%%

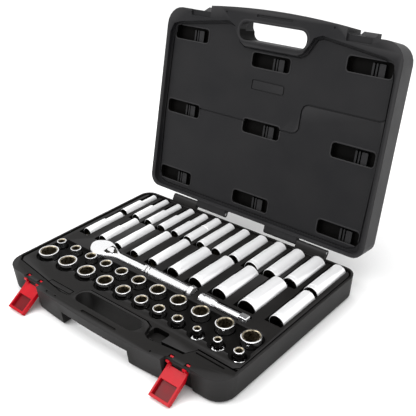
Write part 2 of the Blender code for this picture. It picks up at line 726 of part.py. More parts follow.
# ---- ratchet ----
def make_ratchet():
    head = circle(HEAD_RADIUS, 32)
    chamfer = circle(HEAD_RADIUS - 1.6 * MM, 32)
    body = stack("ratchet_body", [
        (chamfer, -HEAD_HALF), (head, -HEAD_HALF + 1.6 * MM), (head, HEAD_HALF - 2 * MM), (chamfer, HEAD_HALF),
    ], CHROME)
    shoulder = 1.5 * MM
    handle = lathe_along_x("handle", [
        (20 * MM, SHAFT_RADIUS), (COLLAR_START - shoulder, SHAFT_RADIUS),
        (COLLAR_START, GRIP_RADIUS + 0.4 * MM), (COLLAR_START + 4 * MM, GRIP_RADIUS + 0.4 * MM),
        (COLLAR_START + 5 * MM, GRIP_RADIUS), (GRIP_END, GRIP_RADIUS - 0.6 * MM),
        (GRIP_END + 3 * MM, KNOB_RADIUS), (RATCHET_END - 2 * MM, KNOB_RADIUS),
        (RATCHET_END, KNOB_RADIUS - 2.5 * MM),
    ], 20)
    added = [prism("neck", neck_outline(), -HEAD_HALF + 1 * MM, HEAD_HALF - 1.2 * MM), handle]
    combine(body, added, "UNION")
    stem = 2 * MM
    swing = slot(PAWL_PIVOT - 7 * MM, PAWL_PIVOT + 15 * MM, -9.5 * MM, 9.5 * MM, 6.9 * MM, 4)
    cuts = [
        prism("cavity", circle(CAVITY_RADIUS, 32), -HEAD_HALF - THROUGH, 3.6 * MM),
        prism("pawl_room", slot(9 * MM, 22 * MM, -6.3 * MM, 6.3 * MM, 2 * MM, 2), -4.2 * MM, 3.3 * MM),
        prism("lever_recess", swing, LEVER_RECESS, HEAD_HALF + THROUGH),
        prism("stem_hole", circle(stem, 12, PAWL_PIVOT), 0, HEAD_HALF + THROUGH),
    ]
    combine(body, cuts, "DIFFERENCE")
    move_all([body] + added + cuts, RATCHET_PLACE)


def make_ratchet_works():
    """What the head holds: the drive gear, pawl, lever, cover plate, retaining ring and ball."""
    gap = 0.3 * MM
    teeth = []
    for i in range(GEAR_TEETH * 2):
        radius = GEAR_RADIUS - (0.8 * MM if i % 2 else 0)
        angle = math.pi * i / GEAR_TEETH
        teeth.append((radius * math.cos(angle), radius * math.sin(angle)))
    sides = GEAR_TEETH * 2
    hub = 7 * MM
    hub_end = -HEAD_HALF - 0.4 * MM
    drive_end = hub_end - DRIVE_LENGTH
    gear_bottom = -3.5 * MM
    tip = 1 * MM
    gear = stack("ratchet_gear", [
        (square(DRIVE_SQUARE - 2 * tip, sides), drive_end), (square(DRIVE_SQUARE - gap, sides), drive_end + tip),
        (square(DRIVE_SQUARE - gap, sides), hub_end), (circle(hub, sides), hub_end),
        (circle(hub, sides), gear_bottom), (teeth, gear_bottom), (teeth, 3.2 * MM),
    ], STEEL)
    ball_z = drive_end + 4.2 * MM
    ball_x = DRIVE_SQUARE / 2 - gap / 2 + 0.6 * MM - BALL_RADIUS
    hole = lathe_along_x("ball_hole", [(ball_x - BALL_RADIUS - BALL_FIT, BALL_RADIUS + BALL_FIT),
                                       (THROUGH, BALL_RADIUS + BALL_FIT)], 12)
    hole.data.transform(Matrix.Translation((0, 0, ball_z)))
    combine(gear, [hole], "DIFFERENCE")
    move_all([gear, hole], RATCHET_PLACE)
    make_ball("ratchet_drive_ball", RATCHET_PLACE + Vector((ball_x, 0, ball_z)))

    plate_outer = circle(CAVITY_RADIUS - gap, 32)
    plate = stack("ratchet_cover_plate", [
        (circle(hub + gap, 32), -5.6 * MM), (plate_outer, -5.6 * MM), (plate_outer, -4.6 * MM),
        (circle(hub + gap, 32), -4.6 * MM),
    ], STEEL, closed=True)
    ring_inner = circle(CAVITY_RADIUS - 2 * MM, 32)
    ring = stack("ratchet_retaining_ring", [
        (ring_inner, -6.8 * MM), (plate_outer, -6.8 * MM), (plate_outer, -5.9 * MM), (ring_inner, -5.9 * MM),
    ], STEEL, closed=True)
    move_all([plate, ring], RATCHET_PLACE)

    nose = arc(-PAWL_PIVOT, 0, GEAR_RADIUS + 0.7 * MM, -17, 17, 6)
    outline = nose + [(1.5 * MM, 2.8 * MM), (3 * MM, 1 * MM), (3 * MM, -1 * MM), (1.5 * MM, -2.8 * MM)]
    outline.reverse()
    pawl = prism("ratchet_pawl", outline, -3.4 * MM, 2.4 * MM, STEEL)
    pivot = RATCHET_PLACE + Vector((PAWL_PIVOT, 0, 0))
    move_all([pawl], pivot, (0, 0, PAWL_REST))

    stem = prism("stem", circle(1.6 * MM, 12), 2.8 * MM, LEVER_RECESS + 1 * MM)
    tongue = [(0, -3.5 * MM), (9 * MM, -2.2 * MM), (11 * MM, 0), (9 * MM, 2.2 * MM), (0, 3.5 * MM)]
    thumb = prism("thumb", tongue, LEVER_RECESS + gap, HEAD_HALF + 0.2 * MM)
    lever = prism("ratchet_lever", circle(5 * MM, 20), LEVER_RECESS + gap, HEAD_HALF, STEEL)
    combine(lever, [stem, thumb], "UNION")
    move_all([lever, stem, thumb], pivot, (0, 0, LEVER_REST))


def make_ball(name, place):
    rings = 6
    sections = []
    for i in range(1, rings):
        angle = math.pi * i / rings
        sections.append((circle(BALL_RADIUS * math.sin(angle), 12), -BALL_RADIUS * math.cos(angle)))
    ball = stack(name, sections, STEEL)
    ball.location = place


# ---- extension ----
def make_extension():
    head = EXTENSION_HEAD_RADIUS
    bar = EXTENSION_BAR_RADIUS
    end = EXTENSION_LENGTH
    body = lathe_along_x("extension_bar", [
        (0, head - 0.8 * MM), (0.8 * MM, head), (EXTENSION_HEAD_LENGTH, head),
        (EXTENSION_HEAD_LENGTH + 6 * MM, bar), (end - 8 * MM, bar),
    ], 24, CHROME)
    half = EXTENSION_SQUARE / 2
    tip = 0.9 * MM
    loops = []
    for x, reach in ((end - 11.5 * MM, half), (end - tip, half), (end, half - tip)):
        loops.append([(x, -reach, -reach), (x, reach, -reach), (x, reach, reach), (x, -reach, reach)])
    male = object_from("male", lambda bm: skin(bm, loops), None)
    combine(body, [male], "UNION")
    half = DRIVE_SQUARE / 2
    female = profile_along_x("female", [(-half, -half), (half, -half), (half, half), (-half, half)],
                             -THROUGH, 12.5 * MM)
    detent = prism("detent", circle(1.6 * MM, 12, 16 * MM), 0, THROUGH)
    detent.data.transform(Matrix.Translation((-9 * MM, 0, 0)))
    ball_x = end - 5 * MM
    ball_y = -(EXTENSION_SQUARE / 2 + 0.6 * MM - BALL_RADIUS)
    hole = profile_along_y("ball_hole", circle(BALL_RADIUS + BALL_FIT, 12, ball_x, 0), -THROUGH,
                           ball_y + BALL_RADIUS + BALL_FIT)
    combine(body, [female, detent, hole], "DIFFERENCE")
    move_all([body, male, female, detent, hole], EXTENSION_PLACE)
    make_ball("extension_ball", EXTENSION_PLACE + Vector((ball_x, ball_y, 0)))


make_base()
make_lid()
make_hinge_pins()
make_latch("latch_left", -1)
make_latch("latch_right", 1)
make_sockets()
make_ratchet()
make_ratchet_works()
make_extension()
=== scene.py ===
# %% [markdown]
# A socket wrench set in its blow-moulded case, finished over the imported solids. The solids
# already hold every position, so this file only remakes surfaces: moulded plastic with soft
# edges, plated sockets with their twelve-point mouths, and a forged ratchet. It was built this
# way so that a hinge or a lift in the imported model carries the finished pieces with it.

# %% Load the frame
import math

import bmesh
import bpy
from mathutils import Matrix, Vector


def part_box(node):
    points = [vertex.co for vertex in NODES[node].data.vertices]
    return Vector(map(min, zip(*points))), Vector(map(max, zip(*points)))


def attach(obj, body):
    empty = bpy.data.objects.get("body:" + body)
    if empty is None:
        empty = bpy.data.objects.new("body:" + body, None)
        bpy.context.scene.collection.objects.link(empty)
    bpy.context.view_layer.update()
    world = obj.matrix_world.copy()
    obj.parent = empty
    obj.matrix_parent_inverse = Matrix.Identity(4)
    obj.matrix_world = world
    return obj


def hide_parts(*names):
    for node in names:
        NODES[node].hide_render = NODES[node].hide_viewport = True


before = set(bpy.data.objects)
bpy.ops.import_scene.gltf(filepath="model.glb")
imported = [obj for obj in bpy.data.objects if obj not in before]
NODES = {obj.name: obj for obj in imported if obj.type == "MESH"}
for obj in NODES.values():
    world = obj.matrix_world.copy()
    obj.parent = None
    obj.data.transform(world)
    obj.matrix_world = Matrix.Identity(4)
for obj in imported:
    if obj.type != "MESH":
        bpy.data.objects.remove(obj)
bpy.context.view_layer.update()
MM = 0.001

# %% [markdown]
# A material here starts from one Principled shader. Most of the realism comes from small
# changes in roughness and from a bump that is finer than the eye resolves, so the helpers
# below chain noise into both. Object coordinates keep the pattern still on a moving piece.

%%
%%

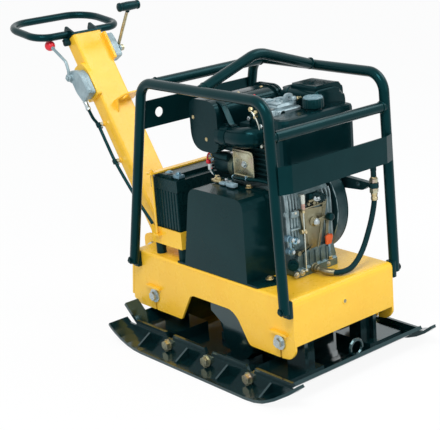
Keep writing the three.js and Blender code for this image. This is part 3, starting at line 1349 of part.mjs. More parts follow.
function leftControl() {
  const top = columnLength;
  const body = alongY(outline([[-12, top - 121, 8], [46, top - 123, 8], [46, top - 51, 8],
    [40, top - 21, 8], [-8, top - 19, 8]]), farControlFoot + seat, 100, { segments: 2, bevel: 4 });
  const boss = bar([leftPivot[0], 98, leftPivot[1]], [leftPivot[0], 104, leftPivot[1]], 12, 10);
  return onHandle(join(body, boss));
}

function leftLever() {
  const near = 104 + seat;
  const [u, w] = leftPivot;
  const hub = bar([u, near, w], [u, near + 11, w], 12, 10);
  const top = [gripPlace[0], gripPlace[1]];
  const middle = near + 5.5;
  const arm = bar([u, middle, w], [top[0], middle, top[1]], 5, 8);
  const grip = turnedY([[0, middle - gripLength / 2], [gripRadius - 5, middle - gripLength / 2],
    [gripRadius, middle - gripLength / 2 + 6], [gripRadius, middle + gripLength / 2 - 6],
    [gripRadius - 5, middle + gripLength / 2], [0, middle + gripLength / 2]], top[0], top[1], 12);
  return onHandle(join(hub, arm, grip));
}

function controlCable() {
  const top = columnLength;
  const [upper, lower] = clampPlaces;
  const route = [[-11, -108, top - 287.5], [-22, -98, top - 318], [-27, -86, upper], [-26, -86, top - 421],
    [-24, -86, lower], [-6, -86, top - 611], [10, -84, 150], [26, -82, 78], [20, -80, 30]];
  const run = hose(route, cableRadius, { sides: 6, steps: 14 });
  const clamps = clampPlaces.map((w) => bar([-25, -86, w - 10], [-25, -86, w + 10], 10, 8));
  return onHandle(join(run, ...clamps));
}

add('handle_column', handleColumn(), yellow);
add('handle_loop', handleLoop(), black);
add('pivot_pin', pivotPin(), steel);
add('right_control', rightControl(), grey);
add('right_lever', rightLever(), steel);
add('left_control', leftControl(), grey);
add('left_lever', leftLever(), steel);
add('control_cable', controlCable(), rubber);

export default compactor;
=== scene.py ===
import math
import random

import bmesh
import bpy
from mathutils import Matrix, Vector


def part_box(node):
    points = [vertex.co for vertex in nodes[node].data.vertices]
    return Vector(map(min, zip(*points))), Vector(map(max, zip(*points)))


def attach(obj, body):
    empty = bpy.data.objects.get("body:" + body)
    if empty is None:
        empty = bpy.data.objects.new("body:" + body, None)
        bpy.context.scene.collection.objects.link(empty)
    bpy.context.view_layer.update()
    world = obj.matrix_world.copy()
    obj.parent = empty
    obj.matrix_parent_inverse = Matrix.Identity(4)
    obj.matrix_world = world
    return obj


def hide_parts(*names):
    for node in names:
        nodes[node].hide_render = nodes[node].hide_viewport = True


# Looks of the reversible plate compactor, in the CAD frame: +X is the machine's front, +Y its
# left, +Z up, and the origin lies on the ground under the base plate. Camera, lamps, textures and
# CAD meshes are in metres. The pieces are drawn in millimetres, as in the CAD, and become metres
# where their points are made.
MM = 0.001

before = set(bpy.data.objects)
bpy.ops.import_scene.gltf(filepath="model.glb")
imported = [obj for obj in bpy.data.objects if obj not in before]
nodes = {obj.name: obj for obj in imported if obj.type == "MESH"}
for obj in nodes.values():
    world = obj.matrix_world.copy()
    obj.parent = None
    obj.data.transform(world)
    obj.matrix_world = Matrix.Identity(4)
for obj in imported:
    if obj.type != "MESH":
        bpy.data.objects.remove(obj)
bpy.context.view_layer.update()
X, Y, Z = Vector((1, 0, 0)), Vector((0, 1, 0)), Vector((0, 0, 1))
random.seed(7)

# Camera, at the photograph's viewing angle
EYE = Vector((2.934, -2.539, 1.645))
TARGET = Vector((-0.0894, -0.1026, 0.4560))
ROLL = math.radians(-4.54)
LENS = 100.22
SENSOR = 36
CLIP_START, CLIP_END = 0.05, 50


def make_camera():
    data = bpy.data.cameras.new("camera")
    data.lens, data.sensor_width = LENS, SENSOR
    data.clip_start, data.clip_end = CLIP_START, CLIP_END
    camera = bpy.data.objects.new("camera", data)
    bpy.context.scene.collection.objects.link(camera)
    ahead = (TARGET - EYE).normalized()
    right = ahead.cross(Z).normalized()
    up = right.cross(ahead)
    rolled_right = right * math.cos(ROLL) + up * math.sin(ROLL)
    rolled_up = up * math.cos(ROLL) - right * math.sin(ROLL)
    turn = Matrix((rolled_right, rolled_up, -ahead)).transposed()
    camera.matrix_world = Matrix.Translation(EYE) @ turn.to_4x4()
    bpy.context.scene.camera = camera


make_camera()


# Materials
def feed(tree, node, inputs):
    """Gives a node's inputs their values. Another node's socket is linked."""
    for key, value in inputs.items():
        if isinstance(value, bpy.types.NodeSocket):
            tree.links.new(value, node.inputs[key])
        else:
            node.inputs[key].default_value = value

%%

GIVEN PROBLEM: Repeat exactly, and only, the lines from the one containing "ball_x = end - 5 * MM" through the one containing "# way so that", both included.

EXERCISE OUTPUT:
    ball_x = end - 5 * MM
    ball_y = -(EXTENSION_SQUARE / 2 + 0.6 * MM - BALL_RADIUS)
    hole = profile_along_y("ball_hole", circle(BALL_RADIUS + BALL_FIT, 12, ball_x, 0), -THROUGH,
                           ball_y + BALL_RADIUS + BALL_FIT)
    combine(body, [female, detent, hole], "DIFFERENCE")
    move_all([body, male, female, detent, hole], EXTENSION_PLACE)
    make_ball("extension_ball", EXTENSION_PLACE + Vector((ball_x, ball_y, 0)))


make_base()
make_lid()
make_hinge_pins()
make_latch("latch_left", -1)
make_latch("latch_right", 1)
make_sockets()
make_ratchet()
make_ratchet_works()
make_extension()
=== scene.py ===
# %% [markdown]
# A socket wrench set in its blow-moulded case, finished over the imported solids. The solids
# already hold every position, so this file only remakes surfaces: moulded plastic with soft
# edges, plated sockets with their twelve-point mouths, and a forged ratchet. It was built this
# way so that a hinge or a lift in the imported model carries the finished pieces with it.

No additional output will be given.